Crimes committed: all drug crimes.
Vehicles sold: four.
Gross sales of vehicles, plus cash: $60,459.
Expenses and/or amount returned to owners: $16,622.
Net proceeds: $43,837.
Highlights of state report
• In 2016, 320 Minnesota law enforcement agencies reported 7,048 completed forfeitures. This compares to 6,722 completed forfeitures in 2015.
• Of the 7,048 completed forfeitures reported, 4,380 involved seized cash, property that was sold, or an agreement that required compensation to the agency. The total value of net proceeds from these forfeitures was $7,426,740.
• In 2016, vehicles accounted for 59 percent of property seized, followed by cash at 28 percent, firearms at 11 percent, and other property at 1 percent.
• The most common criminal activities leading to seizure, forfeiture, and final disposition of property in 2016 were controlled substance and drunk driving-related, accounting for 94 percent of the forfeitures. Forfeitures involving a controlled substance accounted for 3,455, or 49 percent, of reported forfeitures, while drunk driving-related forfeitures accounted for 3,143, or 45 percent, of reported forfeitures.

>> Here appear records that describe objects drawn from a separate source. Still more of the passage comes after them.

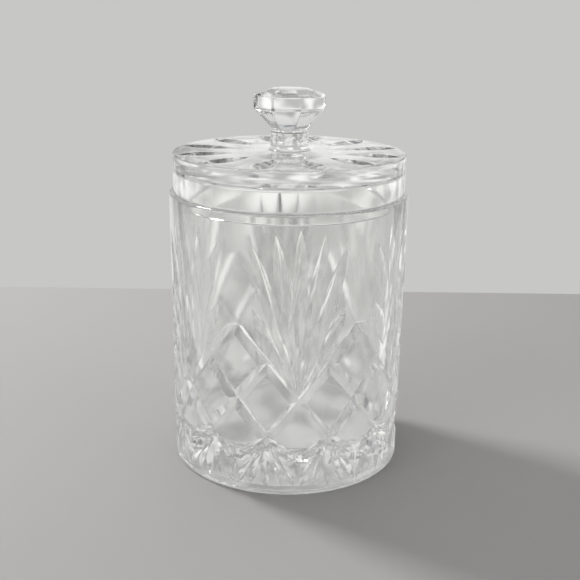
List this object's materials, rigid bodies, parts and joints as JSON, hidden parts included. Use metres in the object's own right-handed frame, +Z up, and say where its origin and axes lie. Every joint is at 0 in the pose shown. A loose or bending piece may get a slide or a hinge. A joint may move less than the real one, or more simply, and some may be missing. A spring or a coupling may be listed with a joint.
{
  "type": "biscuit jar",
  "caption": "Straight-sided cut crystal jar with fans over diamonds, and a lift-off hollow lid with radial cuts on top and a faceted knob.",
  "frame": {"origin": "middle of the face that the jar stands on", "axes": "+Z up along the jar's axis, from the foot ring to the knob; -Y towards the viewer of the picture"},
  "size_m": [0.127, 0.127, 0.201],
  "materials": {
    "jar_glass": "polished clear crystal, cut outside with bright mitre facets",
    "lid_glass": "polished clear crystal with broad cut facets on top",
    "knob_glass": "polished clear crystal, flat cut facets"
  },
  "bodies": {
    "jar": {"jar_body": "jar_glass"},
    "lid": {"lid": "lid_glass", "lid_knob": "knob_glass"}
  },
  "joints": [
    {"name": "lid_lift", "type": "slide", "parent": "jar", "child": "lid", "axis": [0, 0, 1], "range_m": [0, 0.12]}
  ]
}
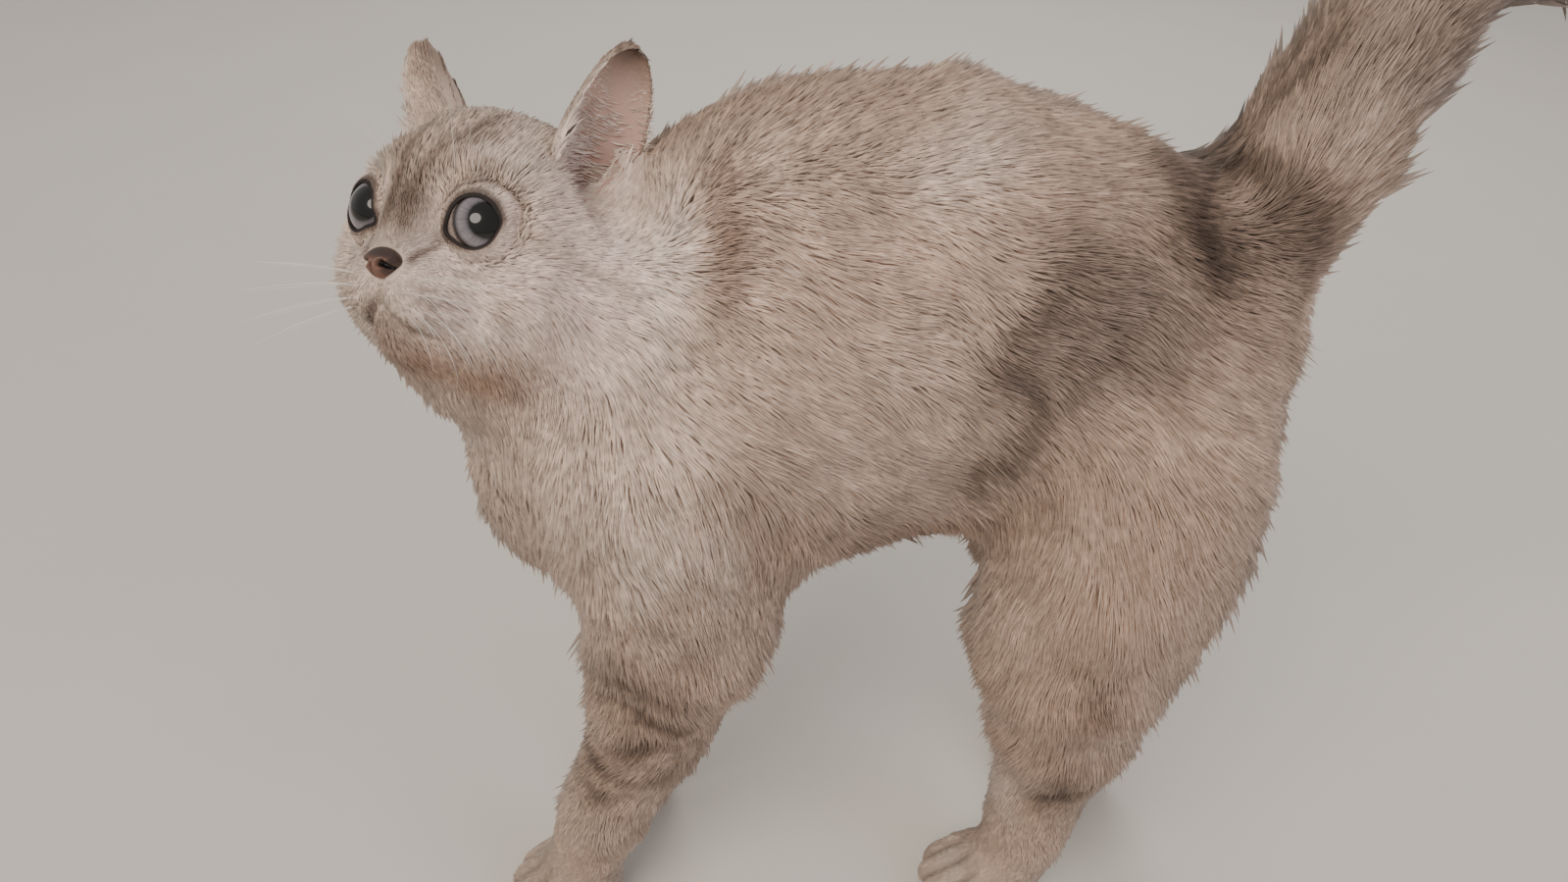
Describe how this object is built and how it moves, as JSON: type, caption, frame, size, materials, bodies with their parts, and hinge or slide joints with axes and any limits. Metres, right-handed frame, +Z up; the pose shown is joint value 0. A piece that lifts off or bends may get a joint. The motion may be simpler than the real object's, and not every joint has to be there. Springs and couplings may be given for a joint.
{
  "type": "standing domestic cat, still life-size model",
  "caption": "Plush-coated short-haired cat standing with an arched back, a raised hooked tail and its head turned and lifted to its left.",
  "frame": {"origin": "on the floor, under the middle of the whole cat's bounding box", "axes": "+Z up; the body faces -X and its left side is towards -Y"},
  "size_m": [0.4558, 0.1454, 0.4098],
  "materials": {
    "coat": "dense plush fur, cream with warm grey ticking",
    "coat_pale": "short pale cream fur of the face, ruff and paws",
    "inner_ear": "thin pinkish skin with fine pale hairs",
    "nose_leather": "moist, finely pebbled brick-brown skin",
    "eye": "wet and clear over a grey-blue iris and a wide black pupil",
    "whisker": "stiff white hairs, slightly glossy",
    "paw_pad": "dry, matt mauve-brown skin"
  },
  "bodies": {
    "root": {"head": "coat_pale", "nose": "nose_leather", "eye_left": "eye", "eye_right": "eye", "ear_left": "inner_ear", "ear_right": "inner_ear", "neck": "coat_pale", "chest": "coat", "loin": "coat", "rump": "coat", "tail_root": "coat", "tail_middle": "coat", "tail_tip": "coat", "upper_arm_left": "coat", "forearm_left": "coat", "fore_paw_left": "coat_pale", "thigh_left": "coat", "shank_left": "coat", "foot_left": "coat", "hind_paw_left": "coat_pale", "upper_arm_right": "coat", "forearm_right": "coat", "fore_paw_right": "coat_pale", "thigh_right": "coat", "shank_right": "coat", "foot_right": "coat", "hind_paw_right": "coat_pale"}
  },
  "joints": []
}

Change is coming to forfeiture law
A new state law takes effect Aug. 1 that will protect an innocent owner of a vehicle when someone else, such as a spouse or family member, uses it without permission or knowledge.

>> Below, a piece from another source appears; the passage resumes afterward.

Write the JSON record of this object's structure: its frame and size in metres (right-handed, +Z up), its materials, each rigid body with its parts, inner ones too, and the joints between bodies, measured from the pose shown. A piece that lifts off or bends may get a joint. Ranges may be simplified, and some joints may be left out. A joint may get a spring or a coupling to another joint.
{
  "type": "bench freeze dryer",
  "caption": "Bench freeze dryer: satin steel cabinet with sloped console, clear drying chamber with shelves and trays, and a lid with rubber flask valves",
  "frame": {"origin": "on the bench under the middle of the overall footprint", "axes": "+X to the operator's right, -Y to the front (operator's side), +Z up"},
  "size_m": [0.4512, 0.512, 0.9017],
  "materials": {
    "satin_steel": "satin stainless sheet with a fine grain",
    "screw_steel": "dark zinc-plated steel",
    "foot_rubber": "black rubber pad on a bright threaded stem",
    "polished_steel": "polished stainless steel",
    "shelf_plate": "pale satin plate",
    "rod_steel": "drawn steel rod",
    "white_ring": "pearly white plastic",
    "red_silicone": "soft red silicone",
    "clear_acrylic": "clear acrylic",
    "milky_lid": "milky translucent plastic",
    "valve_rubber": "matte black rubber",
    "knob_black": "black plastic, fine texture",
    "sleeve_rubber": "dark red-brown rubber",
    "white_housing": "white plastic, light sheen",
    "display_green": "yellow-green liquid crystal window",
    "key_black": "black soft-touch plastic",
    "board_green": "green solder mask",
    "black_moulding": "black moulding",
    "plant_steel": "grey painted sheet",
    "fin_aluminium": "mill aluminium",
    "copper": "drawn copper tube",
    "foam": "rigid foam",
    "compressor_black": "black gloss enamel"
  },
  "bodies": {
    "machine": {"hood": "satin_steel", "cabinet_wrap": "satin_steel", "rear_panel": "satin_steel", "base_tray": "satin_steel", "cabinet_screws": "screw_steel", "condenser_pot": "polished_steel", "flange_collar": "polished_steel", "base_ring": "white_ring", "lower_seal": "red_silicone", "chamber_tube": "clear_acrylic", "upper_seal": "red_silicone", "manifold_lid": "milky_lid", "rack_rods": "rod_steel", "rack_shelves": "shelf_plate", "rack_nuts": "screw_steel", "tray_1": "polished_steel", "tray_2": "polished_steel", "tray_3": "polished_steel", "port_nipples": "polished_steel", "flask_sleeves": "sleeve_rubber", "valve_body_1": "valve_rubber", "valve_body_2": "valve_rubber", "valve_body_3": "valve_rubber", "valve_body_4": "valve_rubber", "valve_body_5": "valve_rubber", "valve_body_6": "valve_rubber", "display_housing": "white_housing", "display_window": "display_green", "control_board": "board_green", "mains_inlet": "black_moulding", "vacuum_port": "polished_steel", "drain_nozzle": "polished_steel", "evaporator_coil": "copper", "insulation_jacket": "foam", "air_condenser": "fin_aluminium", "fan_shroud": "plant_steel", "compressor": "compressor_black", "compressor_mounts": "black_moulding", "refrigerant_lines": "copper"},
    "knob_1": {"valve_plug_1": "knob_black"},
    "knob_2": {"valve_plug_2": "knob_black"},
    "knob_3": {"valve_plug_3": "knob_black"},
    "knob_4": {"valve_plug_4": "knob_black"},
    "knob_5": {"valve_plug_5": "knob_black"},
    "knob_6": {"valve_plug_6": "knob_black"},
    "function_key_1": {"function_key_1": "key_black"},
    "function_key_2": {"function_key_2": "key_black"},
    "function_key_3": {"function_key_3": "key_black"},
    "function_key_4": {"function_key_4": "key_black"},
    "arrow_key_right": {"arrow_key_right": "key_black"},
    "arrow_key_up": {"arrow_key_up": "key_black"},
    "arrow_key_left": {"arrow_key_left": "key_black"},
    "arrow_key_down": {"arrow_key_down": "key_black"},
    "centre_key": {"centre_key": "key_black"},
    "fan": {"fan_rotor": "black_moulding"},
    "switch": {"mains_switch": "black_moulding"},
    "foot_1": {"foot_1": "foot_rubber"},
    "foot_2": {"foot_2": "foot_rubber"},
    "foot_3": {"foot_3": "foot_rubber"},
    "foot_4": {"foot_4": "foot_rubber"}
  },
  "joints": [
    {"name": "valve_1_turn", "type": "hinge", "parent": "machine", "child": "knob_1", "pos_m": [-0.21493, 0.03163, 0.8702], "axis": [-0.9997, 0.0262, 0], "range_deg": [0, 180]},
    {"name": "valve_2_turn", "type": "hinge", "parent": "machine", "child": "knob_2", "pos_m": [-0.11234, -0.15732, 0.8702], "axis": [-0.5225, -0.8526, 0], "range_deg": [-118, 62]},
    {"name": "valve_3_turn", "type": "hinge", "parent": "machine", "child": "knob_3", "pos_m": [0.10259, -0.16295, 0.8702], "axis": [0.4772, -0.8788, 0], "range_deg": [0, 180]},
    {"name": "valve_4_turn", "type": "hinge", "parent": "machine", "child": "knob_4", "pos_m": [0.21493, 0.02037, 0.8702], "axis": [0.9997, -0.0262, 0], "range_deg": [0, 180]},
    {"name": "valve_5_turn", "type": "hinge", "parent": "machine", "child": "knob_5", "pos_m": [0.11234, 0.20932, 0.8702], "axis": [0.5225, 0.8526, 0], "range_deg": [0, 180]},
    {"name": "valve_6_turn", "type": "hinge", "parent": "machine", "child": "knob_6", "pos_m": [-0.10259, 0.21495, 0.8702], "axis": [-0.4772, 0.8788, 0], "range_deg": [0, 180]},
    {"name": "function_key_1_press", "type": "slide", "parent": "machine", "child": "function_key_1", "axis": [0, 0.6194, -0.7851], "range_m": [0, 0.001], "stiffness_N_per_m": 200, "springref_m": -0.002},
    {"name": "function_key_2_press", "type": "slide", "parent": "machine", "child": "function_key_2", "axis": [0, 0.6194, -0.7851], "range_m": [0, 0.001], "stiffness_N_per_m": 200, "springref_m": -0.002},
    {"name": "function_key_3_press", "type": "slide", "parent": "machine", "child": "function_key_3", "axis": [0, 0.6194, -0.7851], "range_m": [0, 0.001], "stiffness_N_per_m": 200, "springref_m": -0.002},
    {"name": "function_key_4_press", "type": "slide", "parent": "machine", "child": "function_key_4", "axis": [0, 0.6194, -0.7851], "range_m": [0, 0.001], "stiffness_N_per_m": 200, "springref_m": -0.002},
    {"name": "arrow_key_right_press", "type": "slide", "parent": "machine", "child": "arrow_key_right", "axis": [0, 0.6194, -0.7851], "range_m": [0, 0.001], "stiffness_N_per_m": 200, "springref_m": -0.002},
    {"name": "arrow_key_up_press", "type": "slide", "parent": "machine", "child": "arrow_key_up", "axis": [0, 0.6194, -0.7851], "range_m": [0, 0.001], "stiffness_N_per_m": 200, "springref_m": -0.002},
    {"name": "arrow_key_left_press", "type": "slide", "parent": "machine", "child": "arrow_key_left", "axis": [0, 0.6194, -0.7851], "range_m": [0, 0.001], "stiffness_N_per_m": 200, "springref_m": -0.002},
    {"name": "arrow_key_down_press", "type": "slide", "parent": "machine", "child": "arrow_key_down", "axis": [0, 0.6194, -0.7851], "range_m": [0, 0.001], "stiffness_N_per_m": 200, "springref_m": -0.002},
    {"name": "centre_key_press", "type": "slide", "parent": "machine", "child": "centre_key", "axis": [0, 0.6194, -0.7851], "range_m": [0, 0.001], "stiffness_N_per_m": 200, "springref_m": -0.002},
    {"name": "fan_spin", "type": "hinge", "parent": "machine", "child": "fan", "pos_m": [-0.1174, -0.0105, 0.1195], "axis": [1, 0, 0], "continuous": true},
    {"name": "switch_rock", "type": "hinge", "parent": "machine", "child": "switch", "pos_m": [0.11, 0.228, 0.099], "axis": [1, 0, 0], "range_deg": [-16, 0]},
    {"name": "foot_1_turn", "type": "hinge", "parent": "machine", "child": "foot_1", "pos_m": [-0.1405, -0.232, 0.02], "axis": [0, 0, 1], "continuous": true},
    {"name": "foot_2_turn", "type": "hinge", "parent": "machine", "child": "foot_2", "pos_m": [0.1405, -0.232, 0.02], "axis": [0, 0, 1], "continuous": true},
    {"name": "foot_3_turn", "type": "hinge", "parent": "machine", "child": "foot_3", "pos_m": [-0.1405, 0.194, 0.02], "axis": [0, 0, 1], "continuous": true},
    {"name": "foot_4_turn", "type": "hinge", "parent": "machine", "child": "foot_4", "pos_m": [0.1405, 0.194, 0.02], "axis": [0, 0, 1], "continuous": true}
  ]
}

Existing law allows the vehicle to be forfeited even if the owner was not the driver.
Gov. Mark Dayton said the new law provides fairness.
"This reform reflects the important balance between public safety and the rights of innocent vehicle owners," he said.
State Rep. Marion O'Neill, R-Maple Lake, said she authored the bill because taking vehicles hurt others who needed transportation.
"For spouses or family members who did not know their vehicle would be used unlawfully, it is problematic for the state to confiscate it from them," O'Neill said. "This new law will give Minnesota citizens their right to a day in court to plead their case before a judge to have their property returned to them."
She said that at times, the seized vehicle could be the only available one for a family.